Again, I'm not dead set on the notion of either a Sonata or Super, I just threw them out there as I had some familiarity with them thus far.
Any other suggestions on them or on different makes & models are certainly needed and appreciated.
If it's a help, I'm inclined to go with Art, Cary, Canary, or VAC by way of amp. Perhaps others, but I'm comfortable with them as my short list.
I have Coincident Super Eclipse II with 8 watt Welborne Labs Laurel IIx 300Bs. I added the Feet Extenders and the big spikes 18 months ago - nice improvement. My room is roughly the same size as yours, but I have mine on the long wall.

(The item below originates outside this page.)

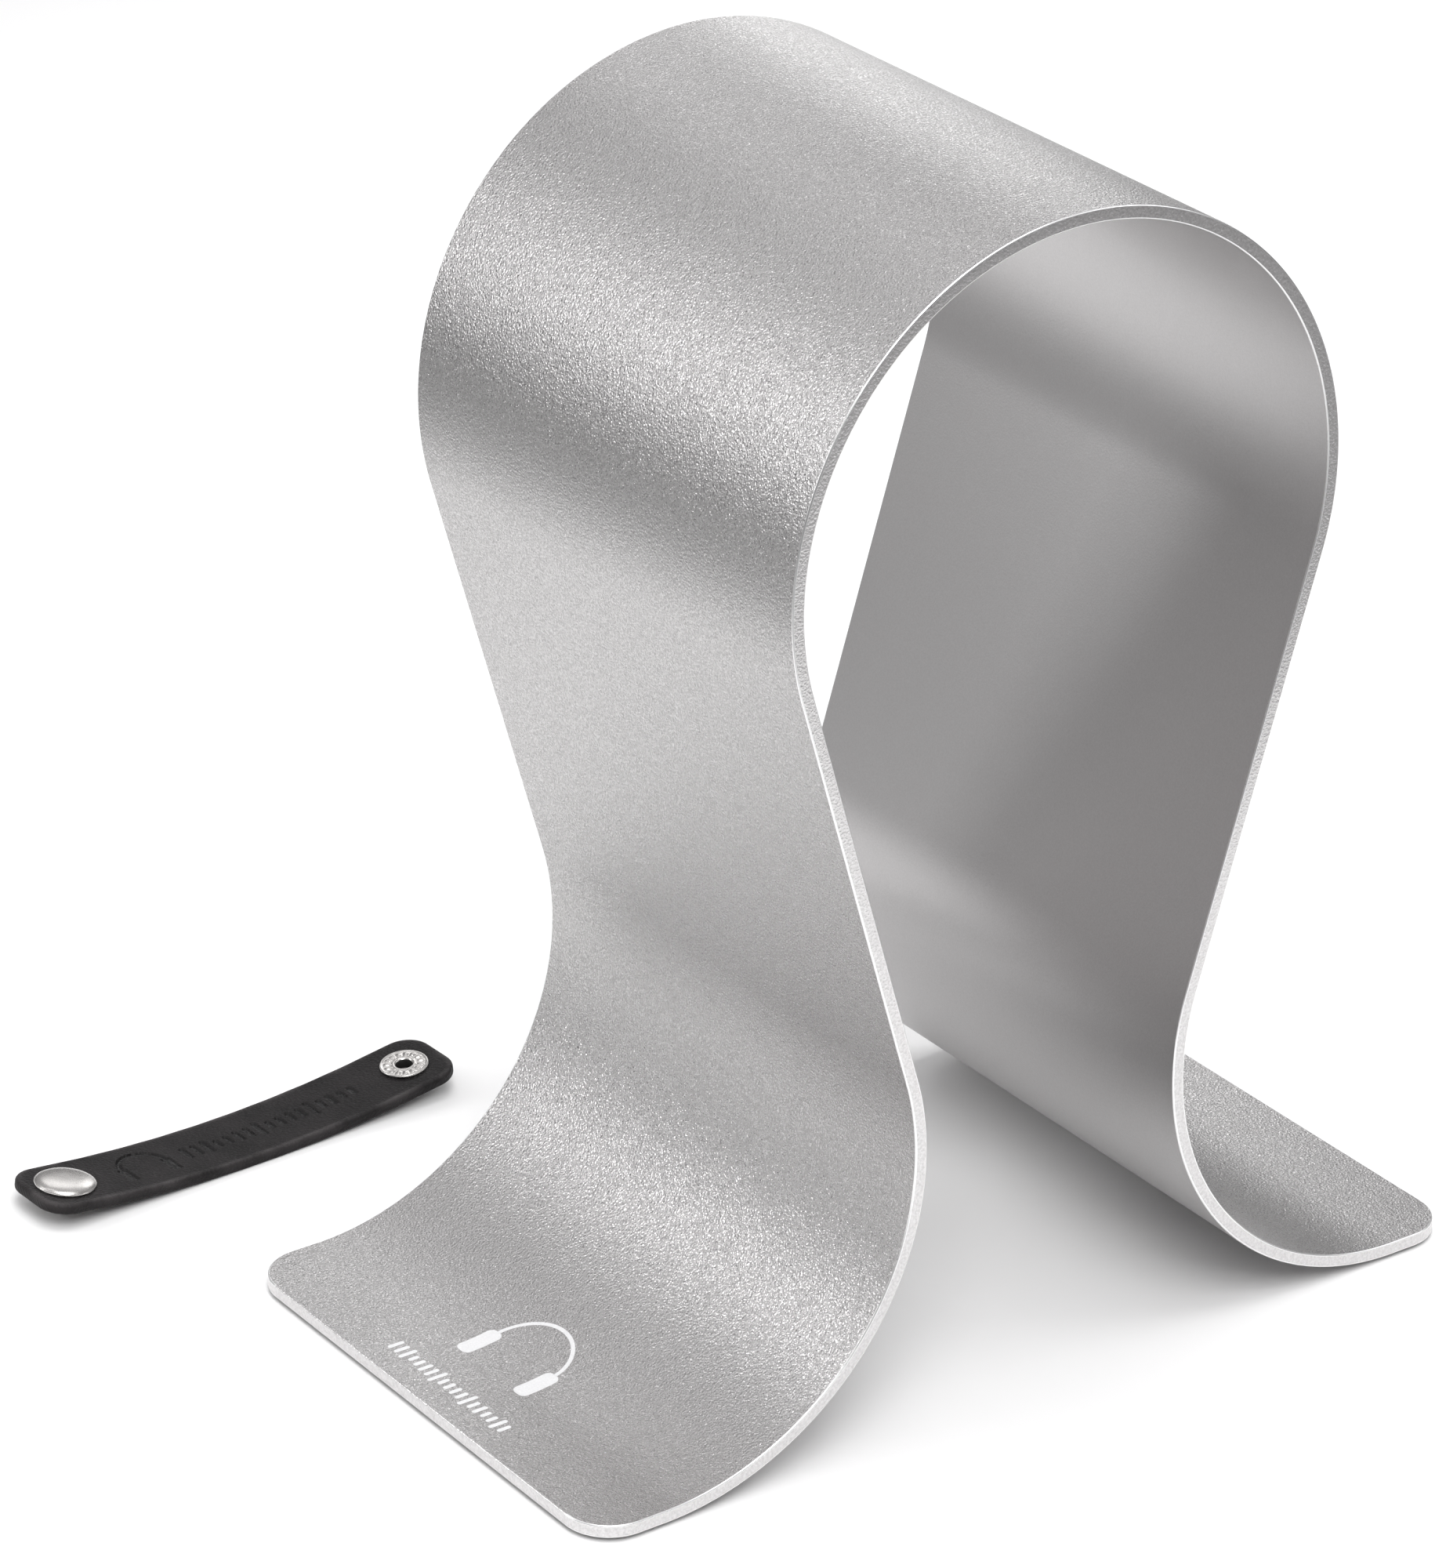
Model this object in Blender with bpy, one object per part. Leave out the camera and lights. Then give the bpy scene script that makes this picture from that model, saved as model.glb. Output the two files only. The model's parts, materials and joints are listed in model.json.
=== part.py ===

The Supers don't come up that often on the AudiogoN market place, and when they do, they seem to hold their value better than other $5500 speakers. So you may have trouble getting a pair at $3k.
I listen to lots of acoustic music, light jazz, female vocals, but a smattering of classic rock. I've been playing the ELO "A New World Record" remaster recently.

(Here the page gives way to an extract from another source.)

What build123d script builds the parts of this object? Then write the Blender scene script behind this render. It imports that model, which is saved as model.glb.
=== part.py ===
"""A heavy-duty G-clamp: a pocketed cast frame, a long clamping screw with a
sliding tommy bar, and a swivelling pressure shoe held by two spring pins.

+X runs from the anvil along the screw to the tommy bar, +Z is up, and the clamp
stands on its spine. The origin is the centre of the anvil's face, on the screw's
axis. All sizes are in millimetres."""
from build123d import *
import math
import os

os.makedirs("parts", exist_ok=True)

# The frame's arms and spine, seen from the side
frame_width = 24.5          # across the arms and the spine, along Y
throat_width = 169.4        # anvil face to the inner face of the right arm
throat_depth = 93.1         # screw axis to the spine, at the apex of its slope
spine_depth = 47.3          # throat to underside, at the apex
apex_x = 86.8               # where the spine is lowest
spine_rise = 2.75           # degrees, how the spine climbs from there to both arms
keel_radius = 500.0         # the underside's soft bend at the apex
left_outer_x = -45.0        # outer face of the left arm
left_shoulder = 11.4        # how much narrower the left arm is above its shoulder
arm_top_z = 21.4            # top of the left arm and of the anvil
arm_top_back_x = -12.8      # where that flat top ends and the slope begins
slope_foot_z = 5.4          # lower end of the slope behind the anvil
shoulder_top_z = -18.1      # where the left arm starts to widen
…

I use a BAT VK-50SE preamp, and the volume is rarely above 50 (max is 140), but I have an apartment so I don't crank it up. The sound is quite refined and suits my tastes.
I owned Silverline Sonata II's driven by Pathos Twin Towers Reference. Very nice combo, but could have benefitted from a musical sub (I can recommend the REL Storm III). The Sonata III's have different drivers and are slightly less efficient than the II's. I've heard very good things about Coincident speakers as well, but have never heard them.
FWIW, if you're committed to getting a set amp and efficient speakers (other than horns) do some research on the interface of the amp's output impedence and the speakers imput impedence curves. Amps output impedence with tube amps is a largly undiscussed issue but is very important especially if you have a speaker with large impedence swings off nominal and they don't compliment the out put impedence changes from the amp. Its not simple, especially if you want to avoid chasing equipment that will not match.
Some quick, down and dirty discussions can be found in posts by Duke (Audiokensis).